Exercise details: Print every line of the listing exactly, please.

==== Dataset content ====

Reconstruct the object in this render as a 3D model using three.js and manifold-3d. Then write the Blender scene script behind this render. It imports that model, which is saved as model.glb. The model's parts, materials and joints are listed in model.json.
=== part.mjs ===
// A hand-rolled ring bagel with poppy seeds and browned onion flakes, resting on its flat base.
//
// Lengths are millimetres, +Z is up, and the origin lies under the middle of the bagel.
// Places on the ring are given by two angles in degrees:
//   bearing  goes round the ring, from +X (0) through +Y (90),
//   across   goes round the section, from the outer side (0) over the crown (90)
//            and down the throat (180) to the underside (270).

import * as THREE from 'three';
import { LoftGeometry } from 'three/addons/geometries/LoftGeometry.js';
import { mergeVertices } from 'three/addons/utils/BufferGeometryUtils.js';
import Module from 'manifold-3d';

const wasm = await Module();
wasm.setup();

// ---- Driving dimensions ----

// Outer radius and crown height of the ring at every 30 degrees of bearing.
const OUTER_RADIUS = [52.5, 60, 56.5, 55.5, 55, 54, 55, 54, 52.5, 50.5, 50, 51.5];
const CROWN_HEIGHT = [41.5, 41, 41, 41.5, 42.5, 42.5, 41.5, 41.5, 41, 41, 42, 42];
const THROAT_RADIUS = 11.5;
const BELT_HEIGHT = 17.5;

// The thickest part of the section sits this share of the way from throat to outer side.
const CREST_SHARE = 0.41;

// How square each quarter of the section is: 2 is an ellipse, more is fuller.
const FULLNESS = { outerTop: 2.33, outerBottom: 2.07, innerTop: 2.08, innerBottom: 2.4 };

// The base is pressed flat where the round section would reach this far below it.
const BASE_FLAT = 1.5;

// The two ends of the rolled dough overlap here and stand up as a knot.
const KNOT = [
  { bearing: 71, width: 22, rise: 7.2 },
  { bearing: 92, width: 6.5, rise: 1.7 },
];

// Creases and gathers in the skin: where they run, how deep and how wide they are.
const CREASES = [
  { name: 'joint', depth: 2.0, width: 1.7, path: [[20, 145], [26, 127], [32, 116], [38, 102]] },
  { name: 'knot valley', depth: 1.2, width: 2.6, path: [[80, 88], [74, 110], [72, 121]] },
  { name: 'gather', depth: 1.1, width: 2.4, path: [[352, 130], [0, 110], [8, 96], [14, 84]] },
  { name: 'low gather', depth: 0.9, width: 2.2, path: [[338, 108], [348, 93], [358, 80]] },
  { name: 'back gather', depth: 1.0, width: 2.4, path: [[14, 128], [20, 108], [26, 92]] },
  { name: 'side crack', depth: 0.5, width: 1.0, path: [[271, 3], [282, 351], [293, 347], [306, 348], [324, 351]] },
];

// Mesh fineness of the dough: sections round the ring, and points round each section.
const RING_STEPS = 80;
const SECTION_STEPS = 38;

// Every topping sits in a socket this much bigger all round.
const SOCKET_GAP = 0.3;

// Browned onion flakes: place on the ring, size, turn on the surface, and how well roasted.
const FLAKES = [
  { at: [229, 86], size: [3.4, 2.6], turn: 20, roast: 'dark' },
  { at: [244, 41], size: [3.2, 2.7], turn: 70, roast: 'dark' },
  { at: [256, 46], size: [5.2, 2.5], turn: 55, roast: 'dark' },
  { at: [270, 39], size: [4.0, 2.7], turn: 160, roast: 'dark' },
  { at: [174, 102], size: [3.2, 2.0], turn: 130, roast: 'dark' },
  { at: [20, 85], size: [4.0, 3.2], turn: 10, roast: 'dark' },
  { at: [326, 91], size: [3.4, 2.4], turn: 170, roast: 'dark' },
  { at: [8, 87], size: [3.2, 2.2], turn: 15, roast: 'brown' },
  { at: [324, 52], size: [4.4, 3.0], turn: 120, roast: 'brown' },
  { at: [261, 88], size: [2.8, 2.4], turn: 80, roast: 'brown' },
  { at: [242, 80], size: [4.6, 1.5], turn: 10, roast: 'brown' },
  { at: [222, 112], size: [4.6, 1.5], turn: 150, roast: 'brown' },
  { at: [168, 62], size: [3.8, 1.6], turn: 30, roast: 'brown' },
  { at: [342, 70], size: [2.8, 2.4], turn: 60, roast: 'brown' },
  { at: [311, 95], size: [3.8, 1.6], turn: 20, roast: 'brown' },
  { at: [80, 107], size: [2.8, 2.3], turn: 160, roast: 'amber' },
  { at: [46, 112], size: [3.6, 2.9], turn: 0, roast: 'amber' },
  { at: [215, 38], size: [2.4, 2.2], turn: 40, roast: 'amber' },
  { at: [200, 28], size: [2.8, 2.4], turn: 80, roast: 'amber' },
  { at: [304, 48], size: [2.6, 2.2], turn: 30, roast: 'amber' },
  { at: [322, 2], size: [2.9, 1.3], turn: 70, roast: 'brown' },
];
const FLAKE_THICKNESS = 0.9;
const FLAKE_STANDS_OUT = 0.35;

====

Solution to the exercise:
Reconstruct the object in this render as a 3D model using three.js and manifold-3d. Then write the Blender scene script behind this render. It imports that model, which is saved as model.glb. The model's parts, materials and joints are listed in model.json.
=== part.mjs ===
// A hand-rolled ring bagel with poppy seeds and browned onion flakes, resting on its flat base.
//
// Lengths are millimetres, +Z is up, and the origin lies under the middle of the bagel.
// Places on the ring are given by two angles in degrees:
//   bearing  goes round the ring, from +X (0) through +Y (90),
//   across   goes round the section, from the outer side (0) over the crown (90)
//            and down the throat (180) to the underside (270).

import * as THREE from 'three';
import { LoftGeometry } from 'three/addons/geometries/LoftGeometry.js';
import { mergeVertices } from 'three/addons/utils/BufferGeometryUtils.js';
import Module from 'manifold-3d';

const wasm = await Module();
wasm.setup();

// ---- Driving dimensions ----

// Outer radius and crown height of the ring at every 30 degrees of bearing.
const OUTER_RADIUS = [52.5, 60, 56.5, 55.5, 55, 54, 55, 54, 52.5, 50.5, 50, 51.5];
const CROWN_HEIGHT = [41.5, 41, 41, 41.5, 42.5, 42.5, 41.5, 41.5, 41, 41, 42, 42];
const THROAT_RADIUS = 11.5;
const BELT_HEIGHT = 17.5;

// The thickest part of the section sits this share of the way from throat to outer side.
const CREST_SHARE = 0.41;

// How square each quarter of the section is: 2 is an ellipse, more is fuller.
const FULLNESS = { outerTop: 2.33, outerBottom: 2.07, innerTop: 2.08, innerBottom: 2.4 };

// The base is pressed flat where the round section would reach this far below it.
const BASE_FLAT = 1.5;

// The two ends of the rolled dough overlap here and stand up as a knot.
const KNOT = [
  { bearing: 71, width: 22, rise: 7.2 },
  { bearing: 92, width: 6.5, rise: 1.7 },
];

// Creases and gathers in the skin: where they run, how deep and how wide they are.
const CREASES = [
  { name: 'joint', depth: 2.0, width: 1.7, path: [[20, 145], [26, 127], [32, 116], [38, 102]] },
  { name: 'knot valley', depth: 1.2, width: 2.6, path: [[80, 88], [74, 110], [72, 121]] },
  { name: 'gather', depth: 1.1, width: 2.4, path: [[352, 130], [0, 110], [8, 96], [14, 84]] },
  { name: 'low gather', depth: 0.9, width: 2.2, path: [[338, 108], [348, 93], [358, 80]] },
  { name: 'back gather', depth: 1.0, width: 2.4, path: [[14, 128], [20, 108], [26, 92]] },
  { name: 'side crack', depth: 0.5, width: 1.0, path: [[271, 3], [282, 351], [293, 347], [306, 348], [324, 351]] },
];

// Mesh fineness of the dough: sections round the ring, and points round each section.
const RING_STEPS = 80;
const SECTION_STEPS = 38;

// Every topping sits in a socket this much bigger all round.
const SOCKET_GAP = 0.3;

// Browned onion flakes: place on the ring, size, turn on the surface, and how well roasted.
const FLAKES = [
  { at: [229, 86], size: [3.4, 2.6], turn: 20, roast: 'dark' },
  { at: [244, 41], size: [3.2, 2.7], turn: 70, roast: 'dark' },
  { at: [256, 46], size: [5.2, 2.5], turn: 55, roast: 'dark' },
  { at: [270, 39], size: [4.0, 2.7], turn: 160, roast: 'dark' },
  { at: [174, 102], size: [3.2, 2.0], turn: 130, roast: 'dark' },
  { at: [20, 85], size: [4.0, 3.2], turn: 10, roast: 'dark' },
  { at: [326, 91], size: [3.4, 2.4], turn: 170, roast: 'dark' },
  { at: [8, 87], size: [3.2, 2.2], turn: 15, roast: 'brown' },
  { at: [324, 52], size: [4.4, 3.0], turn: 120, roast: 'brown' },
  { at: [261, 88], size: [2.8, 2.4], turn: 80, roast: 'brown' },
  { at: [242, 80], size: [4.6, 1.5], turn: 10, roast: 'brown' },
  { at: [222, 112], size: [4.6, 1.5], turn: 150, roast: 'brown' },
  { at: [168, 62], size: [3.8, 1.6], turn: 30, roast: 'brown' },
  { at: [342, 70], size: [2.8, 2.4], turn: 60, roast: 'brown' },
  { at: [311, 95], size: [3.8, 1.6], turn: 20, roast: 'brown' },
  { at: [80, 107], size: [2.8, 2.3], turn: 160, roast: 'amber' },
  { at: [46, 112], size: [3.6, 2.9], turn: 0, roast: 'amber' },
  { at: [215, 38], size: [2.4, 2.2], turn: 40, roast: 'amber' },
  { at: [200, 28], size: [2.8, 2.4], turn: 80, roast: 'amber' },
  { at: [304, 48], size: [2.6, 2.2], turn: 30, roast: 'amber' },
  { at: [322, 2], size: [2.9, 1.3], turn: 70, roast: 'brown' },
];
const FLAKE_THICKNESS = 0.9;
const FLAKE_STANDS_OUT = 0.35;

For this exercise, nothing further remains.